Но был среди всей московской богемы человек, которому Глазунов открывал двери в любое время дня и ночи, — Сергей Михалков: благодаря ему художник-ленинградец стал москвичом. Случилась их судьбоносная встреча в 1957 году после успешной выставки Глазунова в Центральном доме работников искусств (ЦДРИ), где демонстрировались в том числе иллюстрации к романам Достоевского. Глазунов тогда подрабатывал грузчиком на Рижском вокзале, ютился в кладовке коммунальной квартиры. «Дверь кладовки, в которой мы разместились с [женой] Ниночкой, выходила прямо в кухню, и нас, живущих впроголодь, с утра до вечера душили ароматы варимых жильцами супов и жарящихся котлет, которыми словно были пропитаны стены нашей кладовки.
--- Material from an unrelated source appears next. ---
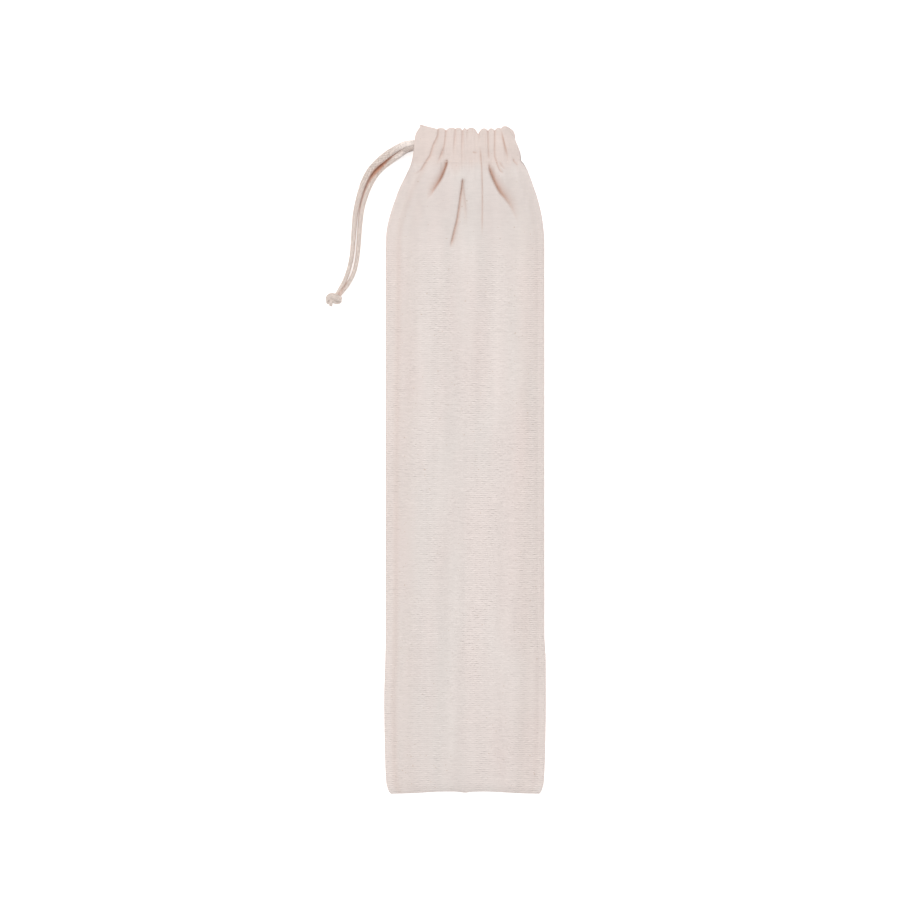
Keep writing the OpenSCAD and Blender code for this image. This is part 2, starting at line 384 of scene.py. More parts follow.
def tube_mesh(path, radius, sides):
    """(points, faces) of a closed round tube."""
    rings, _ = tube_points(path, radius, sides)
    return rings.reshape(-1, 3), tube_faces(len(rings), sides)


def joined(parts):
    """One (points, faces) of several."""
    points, faces, n = [], [], 0
    for p, f, *_ in parts:
        points.append(p)
        faces += [[k + n for k in face] for face in f]
        n += len(p)
    return np.vstack(points), faces


# ---------------------------------------- camera, light and floor

def make_camera():
    """Straight above the pouch, far enough away to show next to no perspective."""
    height = 8.0
    view_width = 0.3749  # on the floor
    data = bpy.data.cameras.new("camera")
    data.sensor_width = 36
    data.lens = data.sensor_width * height / view_width
    data.clip_end = 40
    camera = bpy.data.objects.new("camera", data)
    camera.location = (-0.00163, -0.00073, height)
    bpy.context.scene.collection.objects.link(camera)
    bpy.context.scene.camera = camera


def area_light(name, place, size, power):
    data = bpy.data.lights.new(name, "AREA")
    data.shape = "SQUARE"
    data.size = size
    data.energy = power
    light = bpy.data.objects.new(name, data)
    light.location = place
    light.rotation_euler = (-Vector(place)).to_track_quat("-Z", "Y").to_euler()
    bpy.context.scene.collection.objects.link(light)


def make_studio():
    world = bpy.data.worlds.new("studio")
    bpy.context.scene.world = world
    world.use_nodes = True
    sky = world.node_tree.nodes["Background"]
    sky.inputs[0].default_value = (1, 1, 1, 1)
    sky.inputs[1].default_value = 0.52
    area_light("key", (-0.34, 0.46, 1.5), 1.2, 13.4)
    area_light("fill", (1.0, -0.5, 1.3), 1.2, 3.6)
    bpy.context.scene.view_settings.view_transform = "Standard"
    bpy.ops.mesh.primitive_plane_add(size=5, location=(0, 0, -0.00015))
    floor = bpy.context.object
    floor.name = "floor"
    floor.data.materials.append(floor_paper())


make_camera()
make_studio()


# ---------------------------------------- the cord

# The tails' routes, in metres, as in the design
OUTER_ROUTE = [
    (-0.0215, 0.1284, 0.0105), (-0.0245, 0.1279, 0.0099), (-0.0276, 0.1264, 0.0083),
    (-0.0310, 0.1243, 0.0061), (-0.0346, 0.1215, 0.0039), (-0.0380, 0.1180, 0.0022),
    (-0.0406, 0.1138, 0.0015), (-0.0423, 0.1092, 0.0013), (-0.0436, 0.1044, 0.0013),
    (-0.0446, 0.0994, 0.0013), (-0.0451, 0.0940, 0.0013), (-0.0455, 0.0886, 0.0013),
    (-0.0460, 0.0830, 0.0013), (-0.0471, 0.0776, 0.0014), (-0.0489, 0.0726, 0.0017),
    (-0.0506, 0.0694, 0.0022), (-0.0520, 0.0669, 0.0026),
]
INNER_ROUTE = [
    (-0.0215, 0.1264, 0.0019), (-0.0242, 0.1255, 0.0017), (-0.0274, 0.1234, 0.0014),
    (-0.0310, 0.1209, 0.0013), (-0.0344, 0.1181, 0.0013), (-0.0370, 0.1148, 0.0013),
    (-0.0391, 0.1108, 0.0013), (-0.0408, 0.1060, 0.0013), (-0.0420, 0.1012, 0.0013),
    (-0.0426, 0.0962, 0.0013), (-0.0430, 0.0910, 0.0013), (-0.0434, 0.0858, 0.0013),
    (-0.0440, 0.0808, 0.0013), (-0.0452, 0.0759, 0.0014), (-0.0472, 0.0718, 0.0017),
    (-0.0494, 0.0688, 0.0022), (-0.0514, 0.0664, 0.0026),
]
KNOT_CENTRE = (cad("cord_knot")[0] + cad("cord_knot")[1]) / 2
STRANDS = 8  # each way round the braid
BRAID_PITCH = 7.6
RING = 0.16  # between the rings of a braid


def braided(path, radius, sides, ring):
    """(points, faces, painted shade between the strands) of a tubular braid along a path: strands both ways, over
    and under each other.
    radius is one number, or several that are spread evenly along the path."""
    path = even(path, ring)
    rings, _ = tube_points(path, 1.0, sides)
    run = np.arange(len(path)) * ring
    a = np.arange(sides) * 2 * math.pi / sides
    turn = 2 * math.pi * run[:, None] / BRAID_PITCH
    one, two = np.cos(STRANDS / 2 * (a - turn)), np.cos(STRANDS / 2 * (a + turn))
    over = 0.5 + 0.5 * one * two
    relief = np.maximum(np.abs(one) * (0.5 + 0.5 * over), np.abs(two) * (1.0 - 0.5 * over))
    given = np.atleast_1d(radius)
    radius = np.interp(np.linspace(0, 1, len(path)), np.linspace(0, 1, len(given)), given)
    r = radius[:, None] * (0.72 + 0.30 * relief)
    points = path[:, None] + r[..., None] * (rings - path[:, None])
    # painted shade where the surface lies low between the strands
    strand_shade = 1 - ease(relief, 0.5, 0.85)
    return points.reshape(-1, 3), tube_faces(len(path), sides), strand_shade.reshape(-1)


def cord_piece(name, points, faces, strand_shade, painted_shade=0.0):
    # the cord's painted strand shade and its warm painted shade go into the attributes its material reads
    values = {"layers_and_yarn_shade": strand_shade, "painted_shade": np.zeros(len(strand_shade)) + painted_shade}
    return new_mesh(name, points, faces, CORD_MATERIAL, values)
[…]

Большинство обитателей коммуналки были люди преклонного возраста. Мы погрузились в атмосферу угрюмой недоброжелательности, столь характерную для коммунальных квартир. На всю жизнь я убедился в том, что коммунальные квартиры — одно из средств разложения общества на ненавидящих друг друга людей».
И вот в один прекрасный день на пороге кладовки появился долговязый Михалков с сыном Андреем — он-то и привел папу к своему новому другу, поведав ему о скитаниях талантливого живописца, которому уже тогда совали палки в колеса все кому не лень. Михалков поговорил с кем нужно, то есть с Фурцевой, первым секретарем Московского городского комитета КПСС, и Глазунова прописали в столице, дали однушку в Кунцеве. Автор «Дяди Степы» свел художника и с нужными людьми, помог получить заказы на иллюстрации к произведениям Лермонтова. И не забывал наставлять, как надо вести себя во властных кабинетах, с кем дружить, а кого игнорировать. Он стал для Глазунова почти крестным отцом в Москве. Уроки Михалкова не прошли даром: через несколько лет Глазунов уже сам, набравшись храбрости, попросил у министра культуры СССР Фурцевой выделить мастерскую и Щелокова привлек. Так и поселился Глазунов в Калашном переулке.